5. Key states in PCB & TCB:
   • PCB states: Status (running, runnable, etc), priority, process id, parent process id, accounting information, signal state, file state, and virtual memory state;
   • TCB states: Register state, attached/detached, scheduling priority, accounting information, thread id.
   • PCB and TCB don’t share any key state because it’s no necessary.
6. Gang scheduling: It is the identification of a group of threads as a group that should be run in parallel whenever possible. This is normally done when the threads are highly collaborative and communicate with each other a lot. By running them at the same time, the communication is fluid. Running them in series would result in a lot of blocking for communication while waiting for other threads in the gang to run.
7. Multiprogramming: Make system interactive & allow I/O and CPU overlap.
8. Multi-level feedback queues:
   • A scheduling algorithm that uses multiple queues of different priorities. Jobs in lower-priority queues get executed only if there’s no job in higher-priority queues. Jobs can be moved from one queue to another according to their “feedbacks” and some rules, and each queue can have different scheduling algorithms (round-robin, FCFS, etc);
   • Advantages: Processes might slowly be promoted as they age. They also might get rewarded and promoted for giving up the CPU soon after dispatch.

Homework 2

1. An example of monitor:
   • Worth noticing that there’s no lock because the lock is intrinsic within the monitor construct. The language is offering us the mutual exclusion guarantee and hiding it from us.

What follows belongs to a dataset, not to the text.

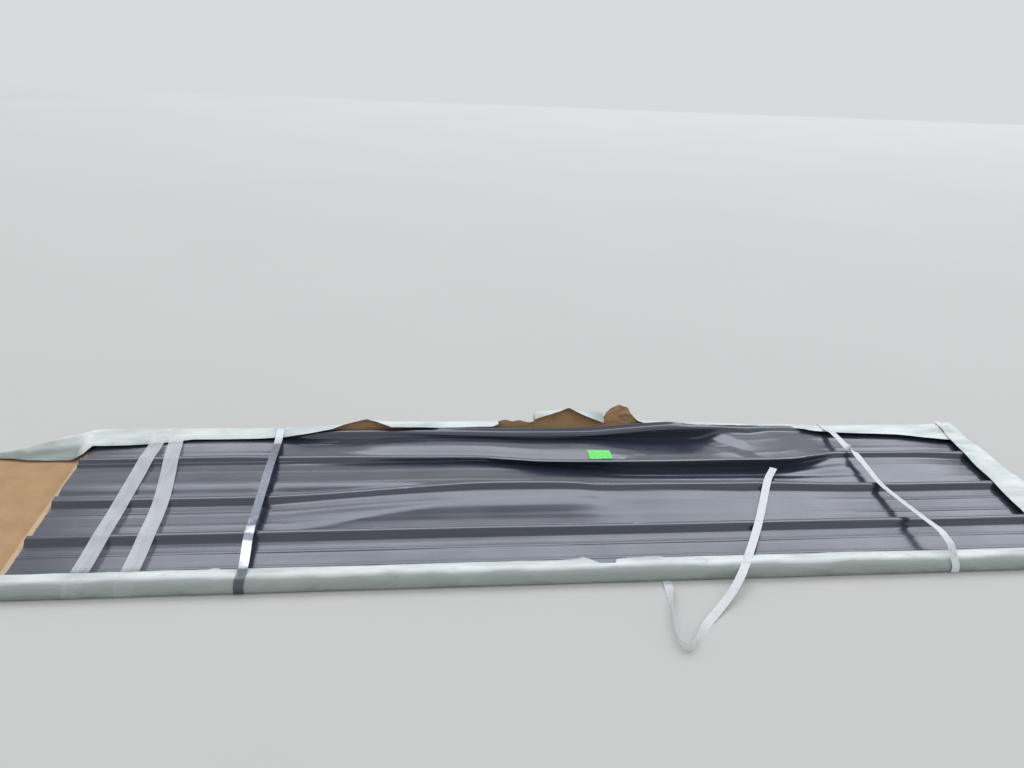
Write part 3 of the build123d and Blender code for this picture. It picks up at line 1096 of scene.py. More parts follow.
    def moves(self, x: float, across: float) -> tuple[float, float]:
        """Gives the broad movement of the sheet.

        Args:
            x: The place along the sheet.
            across: The place across the flat sheet.

        Returns:
            How far the sheet has risen there and how far it has moved to the far side.
        """
        half_top, half_foot, pitch = PROFILE.rib_top / 2, PROFILE.rib_foot / 2, PROFILE.pitch
        edge = PROFILE.edge_rib
        middle = (self.middle_rise.at(x), self.middle_shift.at(x))
        foot = (self.foot_rise.at(x), self.foot_shift.at(x))
        beyond = (self.beyond_rise.at(x), self.beyond_shift.at(x))
        edge_foot = (self.edge_foot_rise.at(x), self.edge_foot_shift.at(x))
        rim = (self.edge_rise.at(x), self.edge_shift.at(x))
        curl = self.edge_curl.at(x)
        near = (self.near_rise.at(x), 0.0)
        freed = between(*self.freed_left, x) * between(*self.freed_right, x)
        beyond_foot = (beyond[0] * (self.held_share + self.freed_share * freed), beyond[1])
        nodes = (
            (-pitch - half_foot, (0.0, 0.0)),
            (-pitch - half_top, near),
            (-pitch + half_top, near),
            (half_foot - pitch, (near[0] * self.near_foot_share, 0.0)),
            (-half_foot, (middle[0] + self.middle_foot.at(x), middle[1])),
            (-half_top, middle),
            (half_top, middle),
            (pitch - half_foot, foot),
            (pitch - half_top, beyond),
            (pitch + half_top, beyond),
            (pitch + half_foot, beyond_foot),
            (edge - half_foot, edge_foot),
            (edge - half_top, rim),
            (edge + half_top, (rim[0] + curl * self.curl_on_top, rim[1])),
            (edge + half_foot, (rim[0] + curl, rim[1])),
        )
        if across <= nodes[0][0]:
            return 0.0, 0.0
        for (low, start), (high, end) in zip(nodes, nodes[1:]):
            if across <= high:
                done = (across - low) / (high - low)
                share = ease(done)
                if low == half_foot - pitch:
                    share = self.climbed(across - low, high - low, end[0] - start[0])
                    share += (done - share) * between(*self.climb_turns, x)
                elif low == half_top:
                    step = between(*(half_foot + place for place in self.step_across), across)
                    share += (step - share) * between(*self.step_starts, x)
                return start[0] + share * (end[0] - start[0]), start[1] + share * (end[1] - start[1])
        return nodes[-1][1]

    def crumpled(self, x: float, across: float) -> float:
        """Gives the crumpled metal of the far pan and the kinks beyond the middle rib.

        Args:
            x: The place along the sheet.
            across: The place across the flat sheet.

        Returns:
            How far it lifts the sheet there.
        """
        crushed = sum(patch.at(x, across) for patch in self.crushed)
        folds = self.crumple * crushed * (creased(x / 1.6, across, 1.0, 70) - 0.4 + rough(x, across, 5.0, 45))
        kinks = self.kinked.at(x, across) * creased(x / 2.5, across, 8.0, 60)
        return folds + kinks + sum(crease.depth_at(x, across) for crease in self.creases)

    def detail(self, x: float, across: float) -> float:
        """Gives the fine unevenness of the sheet: pan ripples, wave folds and crumpled metal.

        Args:
            x: The place along the sheet.
            across: The place across the flat sheet.

        Returns:
            How far it lifts the sheet there.
        """
        half_pitch = PROFILE.pitch / 2
        pan = 1.0 - hump(across % PROFILE.pitch - half_pitch, half_pitch, 30) if across else 0.0
        ripples = self.ripple * (rough(x / 7, across, 3.0, 55) * pan + 1.6 * rough(x / 5, across, 9.0, 130))
        swells = sum(swell.lift_at(x, across) for swell in self.swells)
        waves = self.waves.lift_at(x, across) * math.sin(across / self.wave_width + x / self.wave_run)
        # The pan beyond the middle rib stands up at its foot and falls away to the next rib
        shed = 5.0 * between(20, 52, across) * max(0.0, (205 - across) / 155) * between(-100, -300, x)
        return ripples + swells + waves + shed + self.crumpled(x, across)

    def surface(self, x: float, across: float, height: float) -> Vector:
        """Gives the place of a point of the buckled sheet.

        Args:
            x: The place along the sheet.
            across: The place across the flat sheet.
            height: The height above the underside that the point has on the flat sheet.

        Returns:
            The point.
        """
        rise, shift = self.moves(x, across)
        quiet = between(0, self.quiet_edge, PROFILE.half_width - abs(across))
        free = 1.0 - hump(x, STEEL_STRAP_X, self.strap_reach)
        lift = self.detail(x, across) * quiet * free
        return Vector((x, across + shift, height + rise + lift))

    def on_top(self, x: float, across: float) -> Vector:
        """Returns the point of the sheet's upper side at a place on the flat sheet."""
        return self.surface(x, across, TOP_PAN + PROFILE.height(across))

    def seen_at(self, x: float, y: float) -> Vector:
        """Gives the point of the sheet's upper side that is seen at a place.

        Args:
            x: The place along the sheet.
            y: The place across the bundle.

        Returns:
            The point whose y is the given one.
        """
        across = y
        for _ in range(12):
            across += (y - self.on_top(x, across).y) * 0.7
        return self.on_top(x, across)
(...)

    Monitor MultiPurpose {
      cv allThreeCV, anyTwoCV, anyOneCV, stageCV;
      bool section0, section1, section2 = false;
   
      Entry mproom event_begin(event e) {
        switch (e) {
          case PLAY:
            while (section0 || section1 || section2)
              allThreeCV.wait();
            return {true, true, true};
          ...
        }
      }
   
      Entry void event_end(event e, mproom allocated_sections) {
        if (allocated_sections.section0) section0 = false;
        ...
        if (!section0 && !section1 && !section2)
          allThreeCV.signal();
        ...
      }
    }
   

2. The wait() and signal() operation upon a condition variable:
   • wait() is taking mutex as a parameter because: The mutex ensures that the check of the predicate and the wait are atomic. The logic of wait is such that the mutex will be freed before blocking but reacquired before waking up;
   • signal() is not because: Whatever is changing state needs to protect that state. The signal is simply signalling. Any internal state that is changed, i.e. wait list, is protected internally.
3. Kernel data structures:
   • Kernel pages are mapped into all processes into the same address space so they are accessible in the same way, with the same page numbers and virtual addresses regardless of which page table is loaded;
   • The pages are marked as requiring privilege in the page table’s per-process metadata. This is enforced by the MMU. A fault is generated if an access is attempted without sufficient privilege.